قَالَ النَّبِيُّ صَلَّى اللهُ عَلَيْهِ وَسَلَّمَ: أُمِرْتُ أَنْ أَسْجُدَ عَلَى سَبْعَةِ أَعْظُمٍ عَلَى الجَبْهَةِ، وَأَشَارَ بِيَدِهِ عَلَى أَنْفِهِ وَاليَدَيْنِ وَالرُّكْبَتَيْنِ، وَأَطْرَافِ القَدَمَيْنِ وَلاَ نَكْفِتَ الثِّيَابَ وَالشَّعَرَ
“Nabi shallallahu ‘alaihi wasallam berkata ‘Aku diperintahkan bersujud dengan tujuh bagian anggota badan: Dahi (termasuk juga hidung, beliau mengisyaratkan dengan tangannya), telapak tangan kanan dan kiri, lutut kanan dan kiri, dan ujung kaki kanan dan kiri. Dan kami dilarang mengumpulkan pakaian dan rambut’.”([39])
الكفت dalam hadits ini maksudnya adalah seseorang dilarang menggabungkan atau melipat kainnya ketika shalat. Para ulama menyebutkan di antara hikmahnya adalah karena shalat dengan melipat pakaian terlebih dahulu seakan-akan menunjukkan kesombongan ([40]). Oleh karenanya hendaknya seseorang membiarkan pakaiannya menyentuh tanah, serta membiarkan rambutnya terurai.

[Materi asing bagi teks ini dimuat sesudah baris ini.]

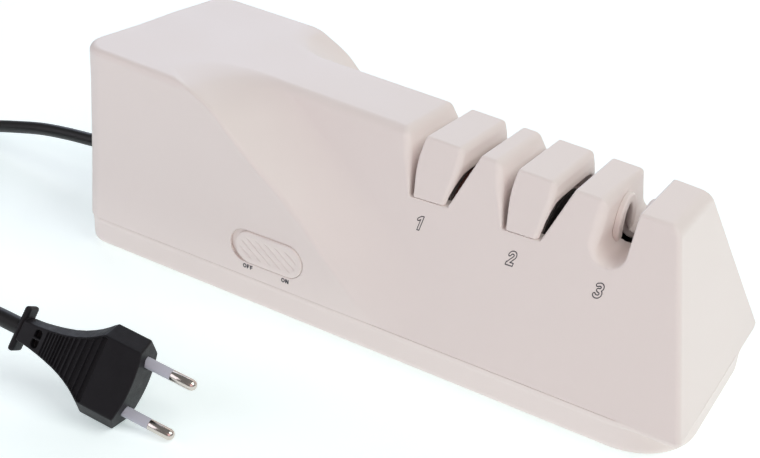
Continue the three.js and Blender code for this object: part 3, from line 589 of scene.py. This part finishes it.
# ------------------------------------------------------------------ housing, base, covers, switch
def build_body():
    xs = steps((-1.6, 14, 0.8), (14, 46, 2.0), (46, 76, 1.2), (76, 116, 0.8), (116, 136, 1.3), (136, 240, 0.7), (240, 270, 0.9))
    half = steps((0, 13, 1.3), (13, 28, 0.75), (28, 44, 0.9), (44, 45.2, 0.4), (45.2, 47.2, 0.25), (47.2, 48, 0.4))
    ys = np.concatenate([-half[::-1], half[1:]])
    zs = steps((14.2, 15.4, 0.15), (15.4, 17, 0.4), (17, 38, 0.6), (38, 56, 1.5), (56, 58.6, 0.65), (58.6, 61, 0.3), (61, 93, 0.75))
    h = skinned("housing_shell", housing, xs, ys, zs, WHITE)
    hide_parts("upper_housing")
    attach(h, "housing")

    xs = steps((-1, 14, 1.0), (14, 255, 3.0), (255, 273, 0.9))
    half = steps((0, 36, 3.0), (36, 48, 0.9))
    ys = np.concatenate([-half[::-1], half[1:]])
    b = skinned("base_tray", base, xs, ys, steps((0.6, 13.6, 0.75), (13.6, 15.0, 0.14)), WHITE)
    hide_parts("base_plate")
    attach(b, "housing")

    for i, (x0, x1, zt) in enumerate(((148.2, 167.2, 83.5), (186, 204, 81.2))):
        half = steps((0, 12, 1.2), (12, 27.5, 0.45))
        ys = np.concatenate([-half[::-1], half[1:]])
        c = skinned(f"stage_{i + 1}_block", cover(i), steps((x0, x1, 0.4)), ys, steps((COVER[i]["z"][0] - 0.5, zt, 0.4)), WHITE)
        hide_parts(f"stage_{i + 1}_cover")
        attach(c, "housing")

    for side, name in ((1, "left"), (-1, "right")):
        x0 = CHANNEL[0] - 0.4 if side > 0 else CHANNEL[1] - 3.4
        g = skinned(f"channel_ring_{name}", guide_ring(side), steps((x0, x0 + 3.8, 0.22)), steps((-12.6, 12.6, 0.4)),
                    steps((55.6, 76.8, 0.4)), WHITE)
        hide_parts(f"stage_3_guide_{name}")
        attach(g, "housing")

    k = skinned("switch_slider", knob, steps((79.5, 120.5, 0.3)), steps((-47.4, -45.0, 0.16), (-45.0, -40.6, 0.4)),
                steps((19.2, 36.4, 0.3)), WHITE)
    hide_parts("switch_knob")
    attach(k, "switch")


# ------------------------------------------------------------------ wheels and the rest of the drive
def build_wheels():
    r, t, bore = 22.5, 4.2, 4.1
    for name, face, s, mat, slot in (
            ("wheel_1_left", 151.8, 1, RED_GRIT, "wheel_stage_1"), ("wheel_1_right", 163.5, -1, RED_GRIT, "wheel_stage_1"),
            ("wheel_2_left", 189.2, 1, BLACK_GRIT, "wheel_stage_2"), ("wheel_2_right", 200.9, -1, BLACK_GRIT, "wheel_stage_2"),
            ("wheel_3_left", 219.4, -1, POLISH, "wheel_stage_3"), ("wheel_3_right", 235.2, 1, POLISH, "wheel_stage_3")):
        prof = [(0.9, bore), (0.9, 9.0), (0, 11.0), (0, r), (t, r), (t, 9.5), (t - 2.4, 9.5), (t - 2.4, bore)]
        prof = rounded(prof, [0.2, 0.3, 0.5, 0.8, 0.4, 0.3, 0.2, 0.2], 4)
        prof = [(face + s * a, b) for a, b in prof]
        # a thin coated face over the steel disc
        o = lathe(name + "_disc", prof, [mat, STEEL], 96, mat_of=lambda x, f=face, q=s: 0 if (x - f) * q < 1.4 else 1)
        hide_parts(name)
        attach(o, name)


def build_under():
    feet = {"foot_front_left": (40, -31), "foot_back_left": (40, 31), "foot_front_right": (216, -31), "foot_back_right": (216, 31)}
    for name, (x, y) in feet.items():
        place = Matrix.Translation(Vector(to_m((x, y, 0)))) @ Matrix.Rotation(math.radians(-90), 4, "Y")
        prof = rounded([(0, 0), (0, 6.2), (1.2, 7.0), (1.2, 0)], [0, 0.5, 0.1, 0], 4)
        o = lathe(name + "_pad", prof, RUBBER, 40, place)
        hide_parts(name)
        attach(o, "housing")
    posts = {"base_screw_back_left": (20, 33), "base_screw_front_left": (20, -33), "base_screw_back_right": (235, 31), "base_screw_front_right": (235, -31)}
    for name, (x, y) in posts.items():
        def screw(u, v, w, x=x, y=y):
            head = rmax(np.hypot(u - x, v - y) - 2.8, np.abs(w - 4.7) - 1.0, 0.5)
            arm = np.minimum(np.maximum(np.abs(u - x) - 0.45, np.abs(v - y) - 1.9), np.maximum(np.abs(v - y) - 0.45, np.abs(u - x) - 1.9))
            head = np.maximum(head, -np.maximum(arm, w - 4.9))
            shank = np.maximum(np.hypot(u - x, v - y) - (1.42 + 0.12 * np.cos(2 * math.pi * w / 1.3)), np.abs(w - 13.5) - 8.4)
            return np.minimum(head, shank)
        o = skinned(name + "_steel", screw, steps((x - 3.2, x + 3.2, 0.26)), steps((y - 3.2, y + 3.2, 0.26)),
                    steps((3.3, 6.1, 0.26), (6.1, 22.3, 0.5)), STEEL)
        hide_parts(name)
        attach(o, "housing")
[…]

Maka maksud dari firman Allah Subhanahu wa ta’ala ini adalah bumi dijadikan tempat untuk mengumpulkan manusia. Yang masih hidup berada di bumi, dan yang telah mati pun juga berada di bumi. Di dalam ayat ini Allah Subhanahu wa ta’ala menjelaskan tentang fungsi dari bumi adalah tempat dikumpulkannya manusia. Yang masih hidup dikumpulkan di atas bumi, dan yang telah meninggal dikumpulkan di dalam bumi ([41]). Dan para ulama mengatakan bahwa ini merupakan dalil bahwa jika seseorang meninggal dunia, maka dia harus dikubur. Sebabnya adalah karena Allah Subhanahu wa ta’ala menyebutkan ayat ini dalam bentuk imtinan (anugerah). Bahkan tatkala Nabi shallallahu ‘alaihi wasallam dalam perang Badr, beliau menguburkan orang-orang yang meninggal dalam perang Badr meskipun mereka adalah orang kafir. Maka hukum asalnya adalah manusia harus dikuburkan kecuali darurat.([42]) Oleh karenanya para ulama mengingkari sebagian perbuatan orang-orang nonmuslim (Hindu) dan sebagian orang-orang Romawi dahulu yang membakar mayat. Demikian pula orang-orang Persia yang jika ada orang yang meninggal, mereka menempatkannya ditengah-tengah padang sebagai agar dimakan oleh burung-burung dan binatang buas, dan bagi mereka yang demikian adalah bentuk penghormatan kepada mayat.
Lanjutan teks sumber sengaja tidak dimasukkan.